Our Tumbleweed houses are often buzzing with activity in the morning. There are tables set with provocations the teachers hope will spark creation and inquiry, free play happening, stories being read or told. We greet our friends with stories of our evenings at home yesterday, or what we had for breakfast this morning. Parents chat with children, teachers, and one another. It's a lovely part of our day.

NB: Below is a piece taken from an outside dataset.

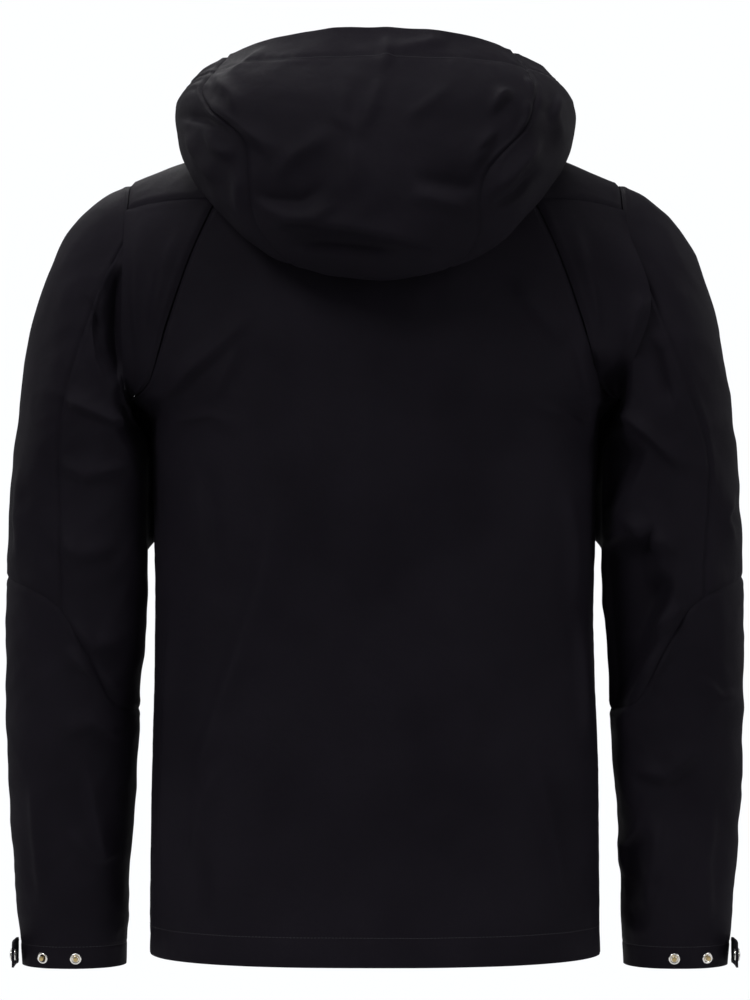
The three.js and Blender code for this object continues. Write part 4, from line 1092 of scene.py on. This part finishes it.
def cut_slot(panel, low, high, half, inward):
    """Cuts the pocket's slot out of a front panel with a box laid along it."""
    reach, margin = 14, 3  # how far the box goes through the cloth, and stops short of the ends
    z = unit(high - low)
    x = unit(np.cross(inward, z))
    y = np.cross(z, x)
    length = np.linalg.norm(high - low)
    corners = [
        low + x * half * i + y * reach * j + z * along
        for i in (-1, 1)
        for j in (-1, 1)
        for along in (margin, length - margin)
    ]
    faces = [(0, 1, 3, 2), (4, 6, 7, 5), (0, 4, 5, 1), (2, 3, 7, 6), (0, 2, 6, 4), (1, 5, 7, 3)]
    mesh = bpy.data.meshes.new("slot")
    mesh.from_pydata([tuple(c * MM) for c in corners], [], faces)
    cutter = placed("slot", mesh)
    modifier = panel.modifiers.new("slot", "BOOLEAN")
    modifier.operation = "DIFFERENCE"
    modifier.object = cutter
    modifier.solver = "EXACT"
    apply_modifiers(panel)
    bpy.data.objects.remove(cutter)


# the left pocket's zip, as the (x, z) of its low and high ends, and half its slot's width
POCKET = (np.array([128.0, -625.0]), np.array([112.0, -455.0]))
SLOT_HALF = 6.3


def pocket_line(side):
    """The pocket zip's low and high end on the front's surface, and the way in through it."""
    low, high = (body(np.array(p[0]), np.array(p[1]), -1) for p in POCKET)
    middle = (POCKET[0] + POCKET[1]) / 2
    before = body(np.array(middle[0] - 5), np.array(middle[1]), -1)
    after = body(np.array(middle[0] + 5), np.array(middle[1]), -1)
    inward = unit(np.cross(high - low, after - before))
    return tuple(on_side(v, side) for v in (low, high, inward))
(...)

Of course, along with the loveliness, comes the time when parents and children separate for the day. Sometimes this is as simple as a hug goodbye and a wave from the window, and sometimes dropping off can come with big, tough feelings, even for seasoned preschoolers who have been doing this for a long time. Some of the factors that go into having a smooth drop off can't be controlled: a child's health that morning, the night of sleep they had, the weather, or just everyone's mood! So what can we do to increase our chances of a calm, secure, and relaxed transition from time with parents into the school day?
Ritual and Routine
One of the most important ways to help a child enter the school day feeling good is to build a routine so they know exactly what to expect every day. What that routine looks like depends on how much time a parent has in the morning, their child's temperament, and what works for their family. A routine might be as simple as: wash hands, give a hug, say goodbye. It could be more involved: wash hands, pick out a book, read together, settle in at a table to work, get three kisses, and say goodbye. It could involve a special goodbye phrase you say every day, a specific spot to get a hug, or a hand off to a teacher. The important thing is to repeat the routine at every drop off. This helps your child have the security of knowing just what it will look like when you leave. They don't have to be worried that they'll look up and you'll be gone because they know you leave after you high five (or give a hug, or wave at the window, etc.).

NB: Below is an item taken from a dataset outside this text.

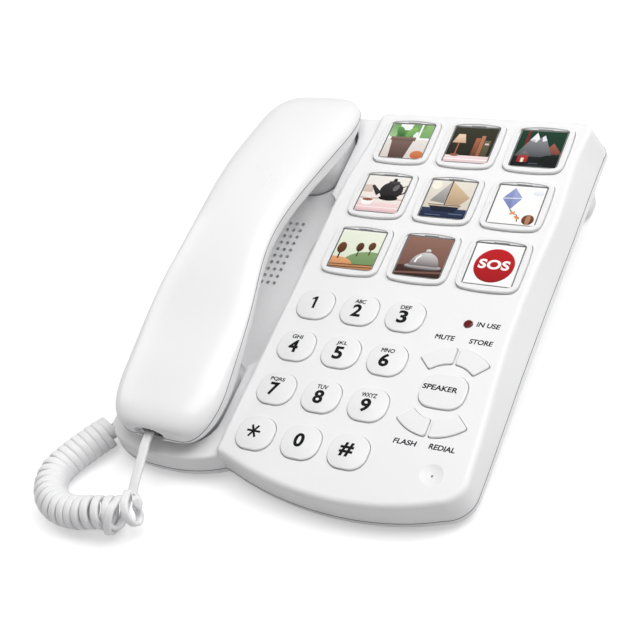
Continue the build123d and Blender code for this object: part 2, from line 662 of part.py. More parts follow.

This routine-building will also help on those rushed mornings when you don't have time to do the whole thing. If your child knows the usual routine, you can tell them "I won't have time to read a story today, but we can still do our secret handshake and two big hugs." Your child may not be happy about the change in routine, but the fact that you've normalized what you do every day will help them to understand the change.
The other element of creating a routine that will help your child experience that valuable consistency and predictability is making a plan and sticking to it, even when things feel tricky or highly emotional, or so fun that you don't want to leave! A reliable goodbye routine will help your child build the knowledge that the transition into their day is safe and predictable.
Calm Parent, Confident Child
A preschool classroom is full of sensory input in the morning. It can be a bit overwhelming, for parents and children alike. One way that parents can help keep the environment (relatively) calm, is to have a steady, even demeanor as their children acclimate to the day.
This can be really hard! If your child is feeling super sad about being dropped off, we know that this can feel heavy and sad to their adults as well. Retaining a stance of confidence and calm (until you leave the classroom) will let your child know that you trust them to be okay on the other side of the transition .
If a child is feeling really excited and wants you to throw them in the air a few times before you leave, it can feel so good to join them in their happy, silly energy. Children are helped the most, though, by feeling a calm, steady energy from their adults, even or especially when emotions are feeling high. This also helps your child feel confident that they know the agreements we have at school - consistency and clarity about our agreements helps everyone feel safe since we know it never works, for example, to run in the hall, even when parents are still here.
Ask for Help!
While your child's teachers have a lot going on in the morning, we always also make sure that we are available if help is needed during the transition. Maybe there's information about your child's morning that we need to hear, maybe your child is clinging to you and you need to hand them to another adult to feel good about leaving, maybe your child has questions about the day that a teacher can help answer so they know what to expect. We are all so happy and eager to help in these moments. Not wanting to interfere in your daily routine, we will most likely take a step back unless a parent asks us to step forward, so please don't hesitate to ask. Our job is to be on the same team with you and your child, helping everyone to navigate the transition into the day. In order to feel the most available, it's so helpful if families arrive during our free play and table work time before 9:00, but we know that isn't always possible, so please do let us know you need a hand - even if we look busy.
We are so grateful for the families that make up our Tumbleweed community. We value the opportunity to connect with parents and other family members in the morning, and we admire and are touched by the drop off rituals we witness daily, from a special hand washing song, to a specific window to wave goodbye, to a sweet phrase that's repeated again and again. We thank the adults and children of Tumbleweed for their efforts to make drop offs wonderful.